Ms. Amrani needs to surmount the Left currents’ intra-dispute and their leaders’ ego to win the seat and send her to the French Parliament to become the 18th LFI MP. To surpass these personal assumptions between the radical Left, the lost Communists, the Socialists missing-in-action and the Greens lost-in-translation appears more complex on the ground and an overactive strategy.
Such a strategy puts the LFI candidate in a vulnerable position, as the Communist leaders in the Department are calling to vote for the LFI candidate, unlike in the 2017 election when they didn’t offer their support. This election is also a test for the Left’s virtual united list for the next European and Municipal elections, it is crucial for the Left unity to oppose President Macron’s policies and the RN ex-FN progression in the urban areas and among the blue collar voters who are shifting to the RN.
But the spectrum of abstention is haunting the LFI candidate, in spite of the lift of her Party heavyweight leaders, MP François Ruffin, a strong vocal critic of the President’s policies and reforms at the French National Assembly. He was once described by a British journalist accredited in Paris as France’s Michael Moore, but neither his persona nor his discourse have resonated with the Essonne C-1 voters during his appearance with Council Amrani at campaign rally.
City Council Amrani and her team are hoping that the voters will turn out in massive numbers because the stakes are high and there is more at risk, notably for the middle-class voters; and the possible election of the non-partisan candidate Mayor Chouat would have national, political and economical repercussions.

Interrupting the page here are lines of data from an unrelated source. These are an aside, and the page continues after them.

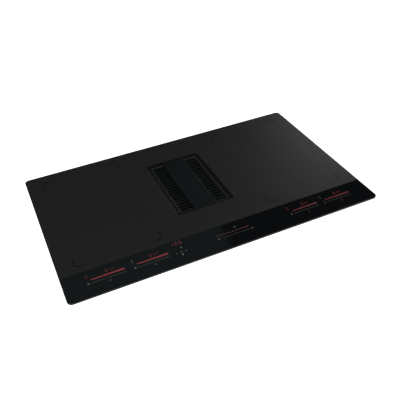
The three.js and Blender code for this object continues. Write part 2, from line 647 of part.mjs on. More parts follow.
/** The motor: a rotor cup that carries the wheel, a fixed stator in it, the shaft and the mount. */
function makeMotor() {
  const rim = WHEEL_Z + WHEEL.h;
  const floor = rim - ROTOR.h;
  const cup = turned([
    [SHAFT_R + SEAT, floor],
    [ROTOR.r, floor],
    [ROTOR.r, rim],
    [ROTOR.r - ROTOR.wall, rim],
    [ROTOR.r - ROTOR.wall, floor + ROTOR.wall],
    [SHAFT_R + SEAT, floor + ROTOR.wall],
    [SHAFT_R + SEAT, floor],
  ]);
  const coreR = ROTOR.r - ROTOR.wall - STATOR.gap;
  const coreZ = floor + ROTOR.wall + STATOR.gap;
  const bore = SHAFT_R + SEAT;
  const stator = turned([
    [bore, coreZ],
    [coreR, coreZ],
    [coreR, rim - STATOR.gap],
    [STATOR.neck, rim - STATOR.gap],
    [STATOR.neck, CASING_TOP - MOUNT.spigot],
    [bore, CASING_TOP - MOUNT.spigot],
    [bore, coreZ],
  ]);
  const mountZ = CASING_TOP + SEAT;
  const mount = turned([
    [bore, CASING_TOP - MOUNT.spigot + SEAT],
    [MOUNT.hole - SEAT, CASING_TOP - MOUNT.spigot + SEAT],
    [MOUNT.hole - SEAT, mountZ],
    [MOUNT.r, mountZ],
    [MOUNT.r, mountZ + MOUNT.t],
    [bore, mountZ + MOUNT.t],
    [bore, CASING_TOP - MOUNT.spigot + SEAT],
  ]);
  return [
    piece("motor_rotor", cup, "galvanised"),
    piece("motor_stator", stator, "copper"),
    piece("motor_shaft", bar(SHAFT_R, floor, mountZ + MOUNT.t, 0, 0, 16), "steel"),
    piece("motor_mount", mount, "galvanised"),
  ];
}

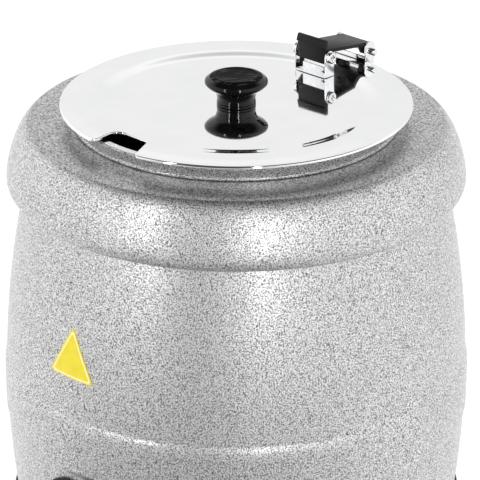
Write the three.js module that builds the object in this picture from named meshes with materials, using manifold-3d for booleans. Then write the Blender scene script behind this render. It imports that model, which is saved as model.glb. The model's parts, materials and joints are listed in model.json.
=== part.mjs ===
// Electric soup kettle, about 10 litres: a barrel body with a wet well, a lift-out pot,
// a lift-off lid ring and a hinged lid. Millimetres, +Z up, the front faces -Y,
// and the origin is on the table under the middle of the kettle.
import * as THREE from "three";
import { mergeVertices } from "three/addons/utils/BufferGeometryUtils.js";
import Module from "manifold-3d";

const wasm = await Module();
wasm.setup();

// ---- driving dimensions -------------------------------------------------------------
const GAP = 0.3; // between pieces that touch
const ROUND = 32; // sides of the large turned shells
const SMALL = 12; // sides of small turned pieces

const BELLY_Z = 120; // height of the widest part of the barrel
const BELLY_R = 170.2;
const BARREL_CURVE = 665; // radius of the barrel's side, seen from the front
const BELT_HALF = 21; // half the height of the raised belt
const BELT_RISE = 0.7;
const BODY_BOTTOM = 24;
const BODY_TOP = 288;
const SHEET = 1.2; // body sheet

const RING_TOP = 317.5; // flat top of the shoulder ring
const RING_OPENING = 109.8;
const RING_FLAT_R = 148.3;
const RING_R = 164.4;
const RING_WIDEST_Z = 279;
const RING_BOTTOM = 269.8;
const RING_SHEET = 1.5;
const RING_SHAPE = 1.3; // exponent of the shoulder's upper curve
const RING_ROLL = 8.2; // how far the lower curve rolls under
const UPPER_STEPS = 5;
const LOWER_STEPS = 3;

const WELL_R = 122;
const WELL_BOTTOM = 44;
const POT_R = 107.5;
const POT_BOTTOM = 54;
const POT_WALL = 1;
const POT_RIM_R = 113;
const POT_RIM_Z = RING_TOP + GAP;

const LID_Z = 332; // height of the lid's edge, which the hinge is set out from
const LID_R = 125.4;
const LID_SHEET = 0.8;
const LID_RISE = 0.8; // how far the lid's outer band stands above its edge
const DISH_R = 16; // the lid's middle is dished: flat in here
const DISH = 2.4; // and this far below the edge
const SHELF_R = 74; // a flat shelf from here to the outer band carries the hinge
const SHELF = 1.2;
const SHELF_OUT_R = 91;
const LID_MIDDLE_Z = LID_Z - DISH;
const LID_SHELF_Z = LID_Z - SHELF;
const NOTCH_BACK = 98.7; // distance of the ladle notch's inner edge from the middle
const NOTCH_HALF = 15.6; // half its width there
const NOTCH_LEFT_MOUTH = 13.5; // where its sides meet the lid's edge
const NOTCH_RIGHT_MOUTH = 27;
const NOTCH_TURN = -0.04; // radians from the front
const HINGE_NOTCH = 120.5; // distance of the hinge notch's inner edge from the middle

const COLLAR_FOOT_R = 115.4;
const COLLAR_TOP_R = 118.4;
const COLLAR_TOP = 328.6;
const SEAT_TOP = COLLAR_TOP + 0.2;
const SEAT_IN = 111.2; // inner radius of the lid's seat
const SEAT_LOW = 320;

const FRONT_PIN = [82.5, LID_Z + 14]; // distance from the middle, height
const REAR_PIN = [127.5, LID_Z + 7.2];
const LEVER_HALF = 13.5;
const EAR_IN = 13.9;
const EAR_OUT = 15.1;

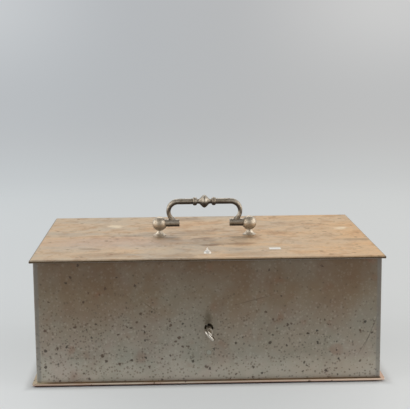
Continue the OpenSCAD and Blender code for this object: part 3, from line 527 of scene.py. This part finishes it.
def bright_stud(g):
    """The pin's turned head, worn pale, with its highlight painted in as a near-white colour."""
    uneven = g.use(CLOUDS, g.part_place(), Width=0.003, Cover=0.5, Softness=0.25)["Mask"]
    return {
        # Near-white colour: the worn head with its highlight painted in.
        "Base Color": g.mix(uneven, srgb(255, 252, 244), srgb(248, 238, 222)),
        "Roughness": g.fade(uneven, 0, 1, 0.25, 0.4),
        "Metallic": 0.25,
        "Normal": g.bump(uneven, 0.1, 0.0001),
    }


def key_nickel(g):
    """Bright, well handled nickel with fine scratches."""
    streaks = g.noise(g.scaled(g.part_place(), (1.0, 0.15, 1.0)), 1800.0, detail=3.0)
    return {
        "Base Color": g.mix(g.fade(streaks, 0.35, 0.7), srgb(214, 208, 198), srgb(160, 150, 134)),
        "Roughness": g.fade(streaks, 0.3, 0.7, 0.24, 0.38),
        "Metallic": 1.0,
        "Normal": g.bump(streaks, 0.1, 0.0001),
    }


def inner_steel(g):
    """Plain steel inside the box, dulled and lightly spotted with rust."""
    place = g.part_place()
    dull = g.use(CLOUDS, place, Width=0.03, Cover=0.5, Softness=0.2)["Mask"]
    colour = g.mix(dull, srgb(168, 164, 156), srgb(128, 120, 108))
    rust = g.use(SPECKS, place, Width=0.004, Cover=0.06, Softness=0.03)["Mask"]
    colour = g.over(colour, srgb(104, 70, 46), rust, 0.7)
    wear = g.use(EDGE_WEAR, place, Width=0.0006, Patchiness=0.46)["Mask"]
    grain = g.use(GRAIN, place, Width=0.0008)["Height"]
    return {
        "Base Color": g.over(colour, srgb(205, 202, 196), wear, 0.6),
        "Roughness": g.fade(dull, 0, 1, 0.38, 0.52),
        "Metallic": 0.85,
        "Normal": g.bump(grain, 0.3, 0.0002),
    }


def lock_brass(g):
    """Cast and turned brass of the lock, browned by old grease, with painted shade deep in the keyhole."""
    place = g.part_place()
    x, y, z = g.axes(place)
    dull = g.use(CLOUDS, place, Width=0.008, Cover=0.5, Softness=0.2)["Mask"]
    colour = g.mix(dull, srgb(208, 176, 104), srgb(152, 118, 66))
    # Painted shade deep in the keyhole, on the parts close behind the front.
    keyhole_shade = g.spot(x, z, (0.0, key_z), (0.0058, 0.0058), 0.12)
    colour = g.over(colour, srgb(20, 15, 11), keyhole_shade, g.fade(y, front_y + 0.006, front_y + 0.007, 1, 0), 0.95)
    turned = g.noise(g.scaled(place, (1.0, 6.0, 1.0)), 900.0, detail=2.0)
    return {
        "Base Color": colour,
        "Roughness": g.fade(dull, 0, 1, 0.26, 0.42),
        "Metallic": 1.0,
        "Normal": g.bump(turned, 0.15, 0.0001),
    }


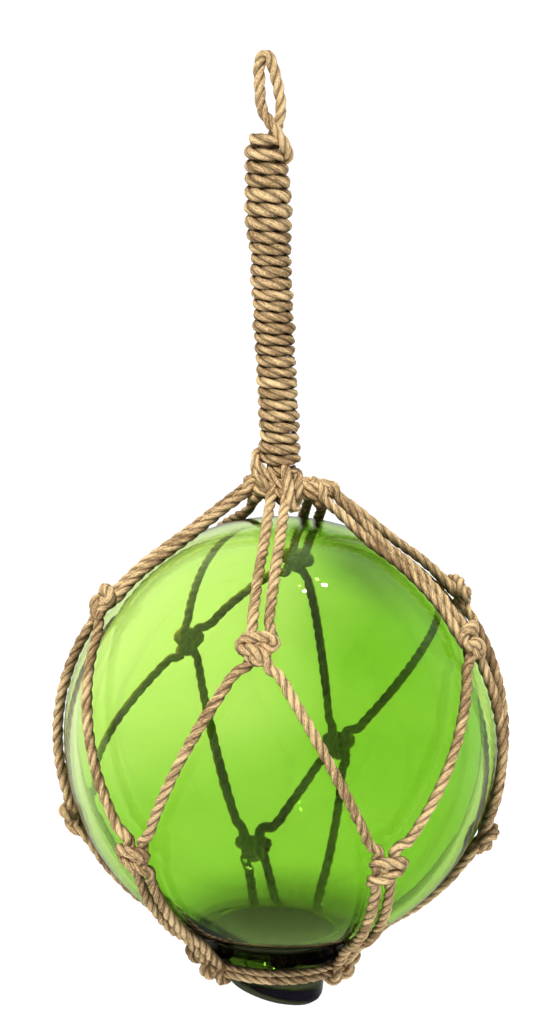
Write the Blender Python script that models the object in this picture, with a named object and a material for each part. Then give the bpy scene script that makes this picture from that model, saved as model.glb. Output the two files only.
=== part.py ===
"""Glass float ball in a knotted cord net, hanging from a whipped cord handle.

Units are metres and +Z is up. The front is -Y and the right is +X. The origin is the inside
top of the handle's eye, where a hook or nail carries the float. Azimuths are counted from
the front, positive to the right. The net and the ball lean a little on the handle, so they
are laid out in a frame of their own, whose origin is the ball's centre.
"""

from math import asin, cos, exp, pi, radians, sin, sqrt, tan

import bmesh
import bpy
from mathutils import Matrix, Vector

# Driving dimensions of the glass.
BALL_DIAMETER = 0.150
SEAL_NECK_RADIUS = 0.0165
SEAL_RADIUS = 0.0180
SEAL_DROP = 0.0155
SEAL_TILT_DEG = 13.0
SEAL_TILT_SHARE = 0.5
BALL_LEAN_DEG = 3.5

# Driving dimensions of the cord and of the air left between touching pieces.
CORD_DIAMETER = 0.0038
EYE_CORD_DIAMETER = 0.0040
GAP = 0.0003
RING_GAP = 0.0005

# Driving dimensions of the rings that close the net above and below the ball.
TOP_RING_LIFT = 0.0105
TOP_RING_HALF_LENGTH = 0.0132
TOP_RING_HALF_WIDTH = 0.0082
TOP_RING_PINCH = 0.66
TOP_RING_PINCH_X = 0.0009
TOP_RING_PINCH_LENGTH = 0.0065
BOTTOM_RING_RADIUS = 0.0262
BOTTOM_RING_DROP = 0.0050

# Driving dimensions of the handle.
WHIP_TURNS = 26
WHIP_PITCH = 0.0039
WHIP_CORE_DIAMETER = 0.0050
WHIP_FOOT = 0.0088
HITCH_HEIGHT = 0.0104
EYE_HEIGHT = 0.0228
EYE_WIDTH = 0.0062
HANDLE_SWAY = 0.0020

# How finely the round shapes are cut into flat faces.
BALL_STEPS = 30
BALL_RINGS = 13
TOP_RING_STEPS = 24
BOTTOM_RING_STEPS = 26
WHIP_POINTS_PER_TURN = 7
CORE_STEPS = 5
FLAT_ANGLE_DEG = 4.0
ROUTE_STEP = 3.6 * CORD_DIAMETER
HOOK_STEP_DEG = 67.0

# Sizes worked out from the driving dimensions.
BALL_RADIUS = BALL_DIAMETER / 2
CORD_RADIUS = CORD_DIAMETER / 2
EYE_CORD_RADIUS = EYE_CORD_DIAMETER / 2
WHIP_CORE_RADIUS = WHIP_CORE_DIAMETER / 2
NET_RADIUS = (BALL_RADIUS + GAP + CORD_RADIUS) / cos(ROUTE_STEP / BALL_DIAMETER)
TOP_RING_HEIGHT = BALL_RADIUS + TOP_RING_LIFT
BOTTOM_RING_HEIGHT = -(BALL_RADIUS + BOTTOM_RING_DROP)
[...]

All politics is local, but religion and ethnic roots are national; it raises the question of why the young Arab and Muslim people in France are not voting? And have shown to be less active and aware about their fate and the future in this stance. Unlike in the U.S. where the Arab and Muslim voters elected the first two Muslim women to serve in the U.S. Congress in their Districts, one a former Somalian refugee and the other, Palestinian-American.
Although in France Arabs and Muslims are not interested in politics. MP candidate Amrani, however sees herself the candidate of the entire C-1-91, and not a candidate of an ethnic or a religious group. Regarding the young, “their vote does count, and can make a difference,” candidate Amrani told ADN.
Next Sunday’s election would resolve the electoral equation of the Left and its conflictual relation with the Right and the extreme-Right on the French Republic’s values and imperatives, whether the RN would be playing the king-maker in the partial election or the LFI candidate would succeed in carrying a rebellious voice to the French National Assembly — both a message to the political establishment and a demonstration of why the media and the Right find her voice upsetting like Jean-Luc Mélenchon, her Party’s leader.